LEAP YEAR: I blindly stumbled down the Greater Union steps to Cinema 3 to see the mysterious LEAP YEAR. This is one that's caught the attention of many Australian film people: a Mexian-based Aussie no one had ever heard of got into Cannes with his Spanish language debut. I suspect that both sessions sold out purely on the basis of this curiosity factor. The film itself is about a Mexican woman who seems to feel her life is slipping away. If you can't relate to this feeling, you will upon watching LEAP YEAR, a 90 minute film in which nothing happens. It was odd watching it directly after LOURDES, a film that earns its inertia brilliantly. I feel that LEAP YEAR did not, and even after searching for (and, I feel, finding) the film's point, the adjective I'm gravitating towards is still "pointless". After the session, someone described the point of the film, who the character was and what she was doing. It was the same conclusion I'd arrived at, yet I did not feel that the film justified its own existence based on this: describing what a film is about should not be a more compelling experience than the act of watching it. I tried challenging myself during the film: if this was a Bergman film in Swedish and black & white, would I think it to be a work of genius? There's no way of knowing, but I'm confident the answer is no. An interesting subtext is no substitute for a good film. After LEAP YEAR, I was forced to skip out on the 11:30pm session of DOWN TERRACE, the film I'd been most looking forward to that day! I'd already done six sessions since 10am on only a couple of hours of sleep, and whilst I'm confident I could have survived the film, I wasn't sure I'd had survived the subsequent drive home. So, after confirming that DOWN TERRACE had a local distributor in place, I headed home to recharge for the festival's final weekend.

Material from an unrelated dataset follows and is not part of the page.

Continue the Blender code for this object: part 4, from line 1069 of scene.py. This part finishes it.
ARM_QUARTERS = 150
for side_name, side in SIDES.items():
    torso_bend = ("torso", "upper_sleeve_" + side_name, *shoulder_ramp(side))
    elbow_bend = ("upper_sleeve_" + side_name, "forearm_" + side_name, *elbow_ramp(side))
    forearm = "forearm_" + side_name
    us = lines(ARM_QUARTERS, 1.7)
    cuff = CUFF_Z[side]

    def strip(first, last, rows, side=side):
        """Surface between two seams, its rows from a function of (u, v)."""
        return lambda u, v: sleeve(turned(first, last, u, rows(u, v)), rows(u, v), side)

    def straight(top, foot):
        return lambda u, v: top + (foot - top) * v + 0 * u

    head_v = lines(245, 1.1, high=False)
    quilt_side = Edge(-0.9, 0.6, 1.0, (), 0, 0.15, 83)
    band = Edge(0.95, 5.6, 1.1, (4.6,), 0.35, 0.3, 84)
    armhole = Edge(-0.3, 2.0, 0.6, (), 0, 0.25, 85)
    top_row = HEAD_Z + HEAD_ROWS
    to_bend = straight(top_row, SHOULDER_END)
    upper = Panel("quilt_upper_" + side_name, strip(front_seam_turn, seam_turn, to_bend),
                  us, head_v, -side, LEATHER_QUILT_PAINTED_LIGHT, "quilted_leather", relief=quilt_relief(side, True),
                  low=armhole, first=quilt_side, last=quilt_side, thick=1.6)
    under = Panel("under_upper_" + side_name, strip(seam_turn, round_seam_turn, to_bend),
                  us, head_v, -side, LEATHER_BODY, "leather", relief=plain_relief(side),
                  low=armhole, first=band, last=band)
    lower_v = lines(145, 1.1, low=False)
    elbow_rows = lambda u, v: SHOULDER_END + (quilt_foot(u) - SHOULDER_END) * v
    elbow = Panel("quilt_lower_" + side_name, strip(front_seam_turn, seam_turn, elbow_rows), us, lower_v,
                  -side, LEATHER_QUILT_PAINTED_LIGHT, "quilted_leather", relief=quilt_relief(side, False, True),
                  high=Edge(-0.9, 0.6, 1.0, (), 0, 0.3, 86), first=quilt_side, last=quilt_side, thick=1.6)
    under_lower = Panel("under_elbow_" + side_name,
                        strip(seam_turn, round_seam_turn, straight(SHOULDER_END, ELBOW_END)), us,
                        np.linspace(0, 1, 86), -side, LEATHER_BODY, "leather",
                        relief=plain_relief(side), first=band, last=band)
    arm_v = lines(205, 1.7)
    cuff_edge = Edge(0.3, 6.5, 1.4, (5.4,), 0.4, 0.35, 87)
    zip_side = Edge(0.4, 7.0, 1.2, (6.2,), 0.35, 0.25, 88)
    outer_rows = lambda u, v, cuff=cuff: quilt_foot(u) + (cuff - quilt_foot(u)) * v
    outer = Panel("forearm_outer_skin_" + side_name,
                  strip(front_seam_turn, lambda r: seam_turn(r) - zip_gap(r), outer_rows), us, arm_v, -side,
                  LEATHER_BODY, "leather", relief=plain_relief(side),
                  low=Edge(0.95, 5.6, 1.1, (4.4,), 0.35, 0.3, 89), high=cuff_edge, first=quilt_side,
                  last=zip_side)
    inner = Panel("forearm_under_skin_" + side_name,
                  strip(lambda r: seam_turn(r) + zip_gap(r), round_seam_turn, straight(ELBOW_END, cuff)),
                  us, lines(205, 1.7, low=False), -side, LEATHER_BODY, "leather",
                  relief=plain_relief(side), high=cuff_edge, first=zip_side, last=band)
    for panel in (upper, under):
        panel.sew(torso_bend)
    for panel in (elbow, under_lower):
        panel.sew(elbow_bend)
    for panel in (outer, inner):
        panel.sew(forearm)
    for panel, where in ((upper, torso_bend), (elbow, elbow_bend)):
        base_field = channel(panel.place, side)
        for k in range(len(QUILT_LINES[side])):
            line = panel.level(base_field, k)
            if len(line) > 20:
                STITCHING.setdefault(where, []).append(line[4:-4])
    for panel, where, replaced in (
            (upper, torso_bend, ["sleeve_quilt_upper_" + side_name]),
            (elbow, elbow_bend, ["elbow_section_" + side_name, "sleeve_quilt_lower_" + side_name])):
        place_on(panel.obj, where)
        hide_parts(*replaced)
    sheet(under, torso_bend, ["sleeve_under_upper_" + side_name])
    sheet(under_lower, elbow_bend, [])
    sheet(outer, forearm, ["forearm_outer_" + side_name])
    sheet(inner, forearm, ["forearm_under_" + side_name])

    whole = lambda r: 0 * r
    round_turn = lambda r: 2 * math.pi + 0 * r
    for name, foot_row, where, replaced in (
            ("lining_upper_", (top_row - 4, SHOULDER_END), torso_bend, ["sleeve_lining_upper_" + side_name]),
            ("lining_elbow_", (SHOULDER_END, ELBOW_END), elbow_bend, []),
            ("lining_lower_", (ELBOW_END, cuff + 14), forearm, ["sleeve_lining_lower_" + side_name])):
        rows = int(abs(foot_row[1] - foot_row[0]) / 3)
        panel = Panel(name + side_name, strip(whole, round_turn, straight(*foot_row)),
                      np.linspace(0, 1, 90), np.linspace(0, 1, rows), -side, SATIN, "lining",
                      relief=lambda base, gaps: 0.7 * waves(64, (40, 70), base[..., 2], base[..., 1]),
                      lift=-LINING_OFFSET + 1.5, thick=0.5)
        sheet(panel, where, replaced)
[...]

CATFISH: After a good night's sleep back in my own bed, a relatively relaxed drive back into the city, and a big breakfast at ACMI, I returned to MIFF on Saturday morning more than ready to get stuck back in. The now-notorious CATFISH was my first session, and I suspect it suffered a bit from the hype. It's still an amazing story, and astonishingly touching in places. Having avoided the reportedly spoiler-filled trailer, it all came as a big surprise to me. My big problem with the film is that I can't shake the feeling these guys knew more than they were letting on, and those first few scenes have a distinct feeling of staginess -- which would be ironic if true, given how the film unfolds -- as if recreated for the sake of the film. The leads themselves also veer on the grating: for documentarians trying to uncover a mystery, they have strangely non-inquisitive natures. These problems aside, the twists and turns are genuinely shocking, and there is an admirable amount of sensitivity shown when the human drama hits. It is an amazing documentary that you really should seek out.

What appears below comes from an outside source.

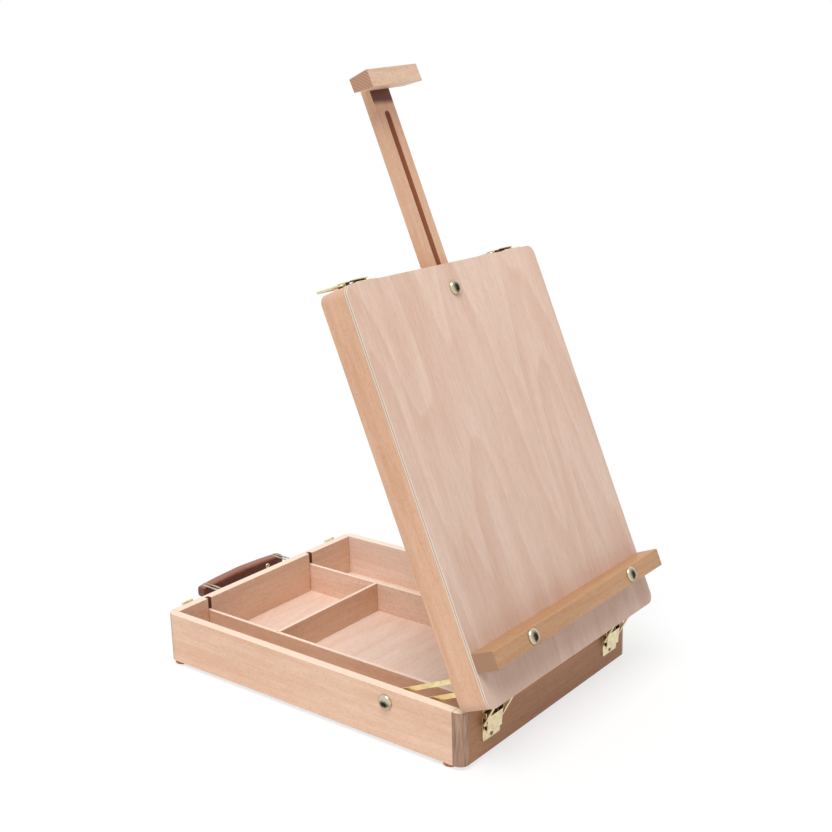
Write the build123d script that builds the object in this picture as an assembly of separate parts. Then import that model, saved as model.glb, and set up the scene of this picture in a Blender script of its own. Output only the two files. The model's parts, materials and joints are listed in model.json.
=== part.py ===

HAHAHA: The high expectations I had from CATFISH came from friends and colleagues, but the expectations for HAHAHA came from its Un Certain Regard win at Cannes. Award winners are always a mixed bag, so those expectations were relatively reserved, though still there. Described afterwards by my partner as Korean Mumblecore, this rambling, occasionally endearing nonsense tells two interconnected stories, like someone edited SHORT CUTS down to two of its least interesting strands. It drags like little else has at MIFF this year, and does nothing to justify the length. This is my feeling after the film: during the film, I found myself making excuses for it, so tried a reverse hypothetical from the one I attempted in LEAP YEAR: if this was an American film, for instance, would I feel differently about it? We often place a veil over foreign or older films that forces us to forgive things we otherwise wouldn't, and that's not necessarily a bad thing. Films are judged on merits both objective and subjective, and our reasons for forgiving elements in one film that we would not in another are usually quite reasonable. If HAHAHA was America, I concluded, I'd be quicker to attack, and must honestly call HAHAHA a pretty awful, directionless film that does not come close to living up to its hype.

NOSTALGIA FOR THE LIGHT: When this Chilean documentary begins, there is a palpable sense of concern that enters the moviegoer's mind. Film festivals are more likely to take a chance on something slow and ponderous, but for every LOURDES (which does it well) there is a LEAP YEAR (which does not). For every DREAMLAND, an ADRIFT. It's all subjective, of course, but NOSTALGIA FOR THE LIGHT is, at the beginning, one you suspect will squander its running time. Then, about halfway through, you realise exactly what it is you've been watching. NOSTALGIA begins as a film about astronomers who take advantage of Chile's astonishingly clear atmosphere to observe the night sky. It then switches tracks and looks at women who search the vast desert every single day for traces of loved ones who disappeared during Pinochet's regime. NOSTALGIA weaves the two narratives together so masterfully, so seamlessly, that I practically sat bolt upright in my chair when I realised what the film was doing. Unlike COOKING WITH HISTORY, which struggled to tie the themes of food and war together, even though they were interviewing wartime chefs, NOSTALGIA combines its subjects with a deftness that suggests there is something of a genius behind the camera. Chilean director Patricio Guzmán has quite a few credits to his name, and I'll be doing my best to seek them out. A terrific and surprising way to end the penultimate day of MIFF.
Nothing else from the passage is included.